Determining intent is also, of course, a key element of antidiscrimination law. It’s one of many practical problems that must be solved in enforcing most laws. Like all the other elements of establishing guilt (was the defendant even present at the scene?; did the victim shoot first?; etc.), the task can be difficult but is not necessarily insurmountable. The practical difficulty of proving intent certainly does not warrant a 4,000-year rollback in civilization’s understanding of justice.

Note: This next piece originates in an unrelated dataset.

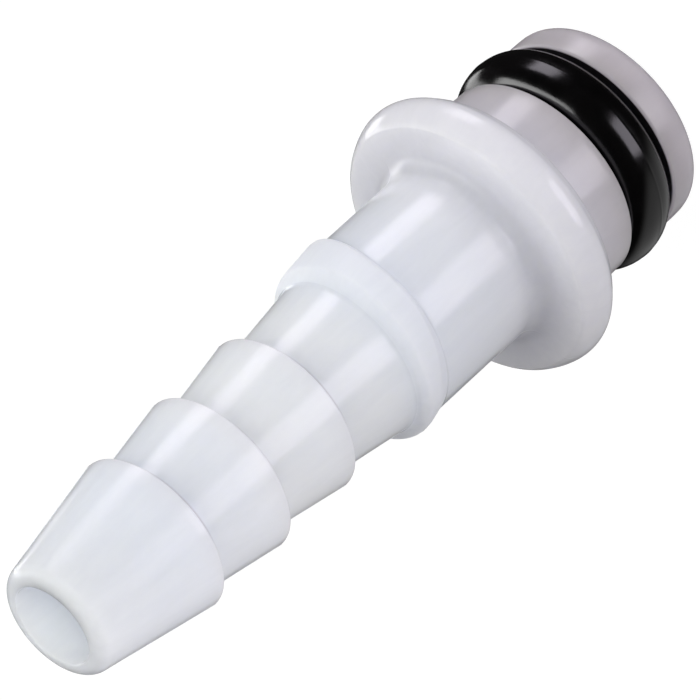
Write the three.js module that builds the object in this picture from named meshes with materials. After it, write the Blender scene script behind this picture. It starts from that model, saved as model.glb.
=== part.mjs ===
// Plug-in hull fitting: a one-piece moulded body (barbed hose tail, hose-stop band,
// neck, flange, plug nose with a ring groove and a bore right through) and the
// rubber O-ring that seals the nose. Millimetres. +Z runs along the axis from the
// plug nose to the hose tail; the nose end face lies on z = 0.

import * as THREE from 'three';
import { mergeVertices } from 'three/addons/utils/BufferGeometryUtils.js';

// ---------------------------------------------------------------- driving sizes
const FACETS = 48;              // facets round the axis

const LENGTH = 67.8;            // nose end to hose-tail tip
const BORE_R = 3.6;             // bore, right through
const BORE_CHAMFER = 0.4;       // bore mouth at the nose end
const BORE_MOUTH = 0.06;        // broken edge of the bore at the tip

const TIP_ROUND = 1.28;         // rounded end of the hose tail
const TIP_CONE_R = 5.134;       // radius where the rounding meets the first taper
const TIP_CONE_Z = 66.75;

// Barbs: crest height, crest radius, radius just behind the crest
const BARBS = [
  { z: 56.10, r: 7.09, root: 5.94 },
  { z: 48.38, r: 7.18, root: 5.92 },
  { z: 40.66, r: 7.20, root: 6.09 },
];
const BARB_EDGE = 0.12;         // broken crest edge
const BARB_BACK = 0.17;         // run of the back face

const NECK_R = 7.79;
const NECK_FILLET = 1.56;       // where the neck meets the flange

// Hose-stop band. Its front edge is almost square to the axis; its rear edge is
// slanted, so the band is wide on the +X side and narrow on the -X side.
const BAND_FOOT_Z = 33.29, BAND_FOOT_R = 7.06;      // where the last taper meets it
const BAND_FRONT_Z = 32.43, BAND_FRONT_R = 8.07;
const BAND_REAR_R = 8.27;
const BAND_SKEW = { footR: -0.10, frontZ: -0.26, frontR: -0.125, rearR: 0.08 };
// heights of the rear crest and of its foot on the neck, every 30 degrees from +X
const BAND_REAR_Z = [28.44, 28.78, 29.56, 30.43, 31.21, 31.86, 32.04, 31.65, 30.87, 30.26, 29.95, 29.13];
const BAND_HEEL_Z = [28.09, 28.35, 29.04, 29.65, 30.00, 30.21, 30.26, 30.13, 29.91, 29.74, 29.56, 28.78];

// Flange
const FLANGE_FRONT_Z = 18.47;
const FLANGE_REAR_Z = 14.57;
const FLANGE_R = 12.5;
// rim section from the front face to the rear face: [z, r]
const FLANGE_RIM = [
  [18.47, 11.42], [18.30, 11.68], [18.08, 11.87], [17.71, 12.08], [17.25, 12.29],
  [16.73, 12.45], [16.26, FLANGE_R], [15.87, 12.45], [15.48, 12.29], [15.09, 12.00],
  [14.67, 11.66], [14.57, 11.52],
];
const SEAT_FILLET = 0.30;       // rear face to nose

// Plug nose
const NOSE_R = 9.20;
const GROOVE_TOP_Z = 8.96;      // flange-side wall of the groove
const GROOVE_LOW_Z = 3.50;      // end-side wall of the groove
const GROOVE_R = 4.55;          // floor of the groove
const GROOVE_EDGE = 0.12;       // broken edges of the groove
const NOSE_ROUND = 1.78;        // rounded lead-in at the nose end

// O-ring, as fitted
const RING_Z = 6.23;
const RING_OUTER_R = 10.0;
const RING_SECTION = 5.32;

// ---------------------------------------------------------------- helpers
const DEG = Math.PI / 180;

// Arc of a section from angle a0 to a1 (degrees, from +r towards +z), ends included.
function arc(cz, cr, rho, a0, a1, steps) {
  const out = [];
  for (let i = 0; i <= steps; i++) {
    const a = (a0 + (a1 - a0) * i / steps) * DEG;
    out.push([cz + rho * Math.sin(a), cr + rho * Math.cos(a)]);
  }
  return out;
}

// Smooth closed curve through values given at equal angles.
function around(values, phi) {
  const n = values.length;
  const u = ((phi / (2 * Math.PI)) % 1 + 1) % 1 * n;
  const i = Math.floor(u), f = u - i;
  const v = (k) => values[((i + k) % n + n) % n];
  const m0 = (v(1) - v(-1)) / 2, m1 = (v(2) - v(0)) / 2;
  const f2 = f * f, f3 = f2 * f;
  return (2 * f3 - 3 * f2 + 1) * v(0) + (f3 - 2 * f2 + f) * m0
    + (-2 * f3 + 3 * f2) * v(1) + (f3 - f2) * m1;
}

// A closed section [z, r], turned about the axis. Entries may carry a function that
// gives [z, r] at each angle round the axis instead of one fixed point.
function turned(section, facets) {
  const at = (p, phi) => (typeof p === 'function' ? p(phi) : p);
  const loop = [...section, section[0]];
  const flat = loop.map((p) => { const [z, r] = at(p, 0); return new THREE.Vector2(r, z); });
  const geo = new THREE.LatheGeometry(flat, facets);
  const pos = geo.attributes.position;
  const n = loop.length;
  for (let i = 0; i <= facets; i++) {
    const phi = (i % facets) / facets * 2 * Math.PI;
    const c = Math.cos(phi), s = Math.sin(phi);
    for (let j = 0; j < n; j++) {
      const [z, r] = at(loop[j], phi);
      pos.setXYZ(i * n + j, r * c, r * s, z);
    }
  }
  geo.deleteAttribute('normal');
  geo.deleteAttribute('uv');
  const merged = mergeVertices(geo, 1e-5);
  // faces point out of the solid
  const p = merged.attributes.position, ix = merged.index.array;
  let vol = 0;
  const a = new THREE.Vector3(), b = new THREE.Vector3(), d = new THREE.Vector3();
  for (let k = 0; k < ix.length; k += 3) {
    a.fromBufferAttribute(p, ix[k]); b.fromBufferAttribute(p, ix[k + 1]); d.fromBufferAttribute(p, ix[k + 2]);
    vol += a.dot(b.cross(d));
  }
  if (vol < 0) {
    for (let k = 0; k < ix.length; k += 3) { const t = ix[k]; ix[k] = ix[k + 1]; ix[k + 1] = t; }
  }
  merged.computeVertexNormals();
  return merged;
}

// ---------------------------------------------------------------- fitting body
const section = [];

// nose end face and its rounded lead-in
section.push([0, BORE_R + BORE_CHAMFER]);
section.push(...arc(NOSE_ROUND, NOSE_R - NOSE_ROUND, NOSE_ROUND, -90, 0, 5));

// O-ring groove
section.push([GROOVE_LOW_Z - GROOVE_EDGE, NOSE_R], [GROOVE_LOW_Z, NOSE_R - GROOVE_EDGE],
  [GROOVE_LOW_Z, GROOVE_R], [GROOVE_TOP_Z, GROOVE_R],
  [GROOVE_TOP_Z, NOSE_R - GROOVE_EDGE], [GROOVE_TOP_Z + GROOVE_EDGE, NOSE_R]);

// nose barrel up to the flange seat
section.push([FLANGE_REAR_Z - SEAT_FILLET, NOSE_R], [FLANGE_REAR_Z, NOSE_R + SEAT_FILLET]);

// flange rim, rear to front
section.push(...[...FLANGE_RIM].reverse());

// neck fillet and neck
section.push(...arc(FLANGE_FRONT_Z + NECK_FILLET, NECK_R + NECK_FILLET, NECK_FILLET, 270, 180, 4));

// hose-stop band, rear to front
section.push((phi) => [around(BAND_HEEL_Z, phi), NECK_R]);
section.push((phi) => [around(BAND_REAR_Z, phi), BAND_REAR_R + BAND_SKEW.rearR * Math.cos(phi)]);
section.push((phi) => [BAND_FRONT_Z + BAND_SKEW.frontZ * Math.cos(phi), BAND_FRONT_R + BAND_SKEW.frontR * Math.cos(phi)]);
section.push((phi) => [BAND_FOOT_Z, BAND_FOOT_R + BAND_SKEW.footR * Math.cos(phi)]);

// barbs, from the flange side to the tip
for (const b of [...BARBS].reverse()) {
  section.push([b.z - BARB_BACK, b.root], [b.z - 0.02, b.r - BARB_EDGE], [b.z + BARB_EDGE, b.r]);
}

// first taper and rounded tip
section.push([TIP_CONE_Z, TIP_CONE_R]);
section.push(...arc(LENGTH - TIP_ROUND, TIP_CONE_R - TIP_ROUND * Math.cos(10.2 * DEG), TIP_ROUND, 10.2, 90, 4).slice(1));

// bore, from the tip back to the nose end
section.push([LENGTH, BORE_R + BORE_MOUTH], [LENGTH - BORE_MOUTH, BORE_R], [BORE_CHAMFER, BORE_R]);

const plastic = new THREE.MeshStandardMaterial({ color: 0xdfe3e8, roughness: 0.3, metalness: 0 });
const rubber = new THREE.MeshStandardMaterial({ color: 0x0b0b0c, roughness: 0.35, metalness: 0 });

const body = new THREE.Mesh(turned(section, FACETS), plastic);
body.name = 'fitting_body';

// ---------------------------------------------------------------- O-ring
const ringRho = RING_SECTION / 2;
const ringSection = [];
for (let i = 0; i < 16; i++) {
  const a = i / 16 * 2 * Math.PI;
  ringSection.push([RING_Z + ringRho * Math.sin(a), RING_OUTER_R - ringRho + ringRho * Math.cos(a)]);
}
const ring = new THREE.Mesh(turned(ringSection, FACETS), rubber);
ring.name = 'o_ring';

const group = new THREE.Group();
group.name = 'thru_hull_fitting';
group.add(body, ring);

export default group;
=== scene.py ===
"""Looks of the plug-in hull fitting: a glossy, slightly translucent moulded body and its rubber O-ring.

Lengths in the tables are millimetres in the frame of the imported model: +Z runs from the
plug nose (z = 0) to the tip of the hose tail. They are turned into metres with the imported
model's own length, so the pieces sit exactly where the model has them.
"""

import math

import bpy
import numpy as np
from mathutils import Matrix, Vector


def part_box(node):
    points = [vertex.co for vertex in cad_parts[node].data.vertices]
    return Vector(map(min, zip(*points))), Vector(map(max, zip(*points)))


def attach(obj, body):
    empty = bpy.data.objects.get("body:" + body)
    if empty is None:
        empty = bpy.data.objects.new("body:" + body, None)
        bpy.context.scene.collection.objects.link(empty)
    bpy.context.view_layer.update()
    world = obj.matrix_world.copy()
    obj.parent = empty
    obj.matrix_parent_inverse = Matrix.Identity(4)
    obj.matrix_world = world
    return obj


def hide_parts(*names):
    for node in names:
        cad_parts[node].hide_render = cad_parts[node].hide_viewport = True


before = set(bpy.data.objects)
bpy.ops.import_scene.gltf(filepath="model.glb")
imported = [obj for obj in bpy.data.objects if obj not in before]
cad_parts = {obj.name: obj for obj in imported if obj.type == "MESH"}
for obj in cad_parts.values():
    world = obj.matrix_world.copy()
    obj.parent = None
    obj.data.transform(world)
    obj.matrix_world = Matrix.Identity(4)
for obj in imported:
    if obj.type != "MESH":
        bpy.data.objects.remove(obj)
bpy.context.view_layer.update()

# ------------------------------------------------------------------ frame of the part
LENGTH = 67.8
body_lo, body_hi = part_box("fitting_body")
ring_lo, ring_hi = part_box("o_ring")
UNIT = (body_hi.z - body_lo.z) / LENGTH          # metres in one millimetre of the part
BASE = body_lo.z
AXIS_X = (body_lo.x + body_hi.x) / 2
AXIS_Y = (body_lo.y + body_hi.y) / 2
FLANGE_R = (body_hi.x - body_lo.x) / 2 / UNIT
RING_OUTER_R = (ring_hi.x - ring_lo.x) / 2 / UNIT
RING_Z = ((ring_lo.z + ring_hi.z) / 2 - BASE) / UNIT
RING_SECTION = (ring_hi.z - ring_lo.z) / UNIT

# ------------------------------------------------------------------ section helpers


def around(values, phi):
    """Smooth closed curve through values given at equal angles."""
    v = np.asarray(values, float)
    n = len(v)
    u = (phi / (2 * np.pi)) % 1 * n
    i = np.floor(u).astype(int) % n
    f = u - np.floor(u)
    g = lambda k: v[(i + k) % n]
    m0, m1 = (g(1) - g(-1)) / 2, (g(2) - g(0)) / 2
    return ((2 * f**3 - 3 * f**2 + 1) * g(0) + (f**3 - 2 * f**2 + f) * m0
            + (-2 * f**3 + 3 * f**2) * g(1) + (f**3 - f**2) * m1)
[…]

In the case before the Supreme Court, intent is easy to establish because it’s openly acknowledged. In other cases–for example, landlords refusing to rent to blacks or Jews, but hiding behind a pretext–it’s sometimes necessary to show a pattern by comparing a sufficiently large sample of otherwise-similar applicants who are systematically approved or rejected consistently with a proscribed criterion.
He cited a New York Times article that says that this particular case is not about free expression:
Although Phillips’s cakes are undeniably quite artistic, he did not reject a particular design option, such as a topper with two grooms — in which case, his First Amendment argument would be more compelling. Instead, he flatly told Craig and Mullins that he would not sell them a wedding cake.
Readers: Who wants to bet on how the Supreme Court rules?
[My bet is that they rule in favor of the baker. My first reason is that the justices are super old. They grew up in a country of 150 million with plenty of elbow room and haven’t thought about how when the U.S. hits 400 million in population there is a high cost to having an outlier/throwback/Neanderthal such as the baker running around loose. Second, they will be concerned about a slippery slope. If this baker can be fined or imprisoned due to his irrational (see above) thoughtcrime, how far does the government have to go to stamp out non-violent dissent from the latest and greatest official thinking on social issues? Finally, the justices know that about half of Americans are at least sort of religious (Pew). They won’t want these 165 million people to see the Supreme Court as illegitimate so it would make sense to throw religious Americans a bone of some sort. (Based on their selection of people for stories on furniture-, house-, or car-shopping, our media suggests that at least 30 percent of married couples are same-sex, so the typical business owner will not want to alienate this group of consumers.)]
There is a separate economics angle to this. Back in December 2017, I wrote to my friend as part of the above exchange
The U.S. spends about $300 billion per year on lawyers and for every $1 spent on a lawyer there are probably $2 spent on non-lawyer time and money worrying about litigation, being deposed, trying to avoid litigation, trying to comply with various regulations, etc. (see http://www.realworlddivorce.com/InOurEconomy for the source of the numbers on the total legal spend).
The NYT piece you referenced sounds reasonable, but it is not cost-free to have a legal system figure out what happened. Figure a minimum of $500,000 in legal fees, depositions, etc. to figure out whether a dispute was about the message on the cake or the customer. And you won’t know the “truth” after this. You will just maybe have a better idea of what most likely happened. Just having Americans print and then read that article shrinks the GDP. Americans could have been learning a skill instead with that time.
Same deal with all of the arguments about who had sex with whom and in exchange for how much cash or career advancement 20 years ago. The GDP shrinks every time people are contemplating Kevin Spacey or Harvey Weinstein and their various sex partners.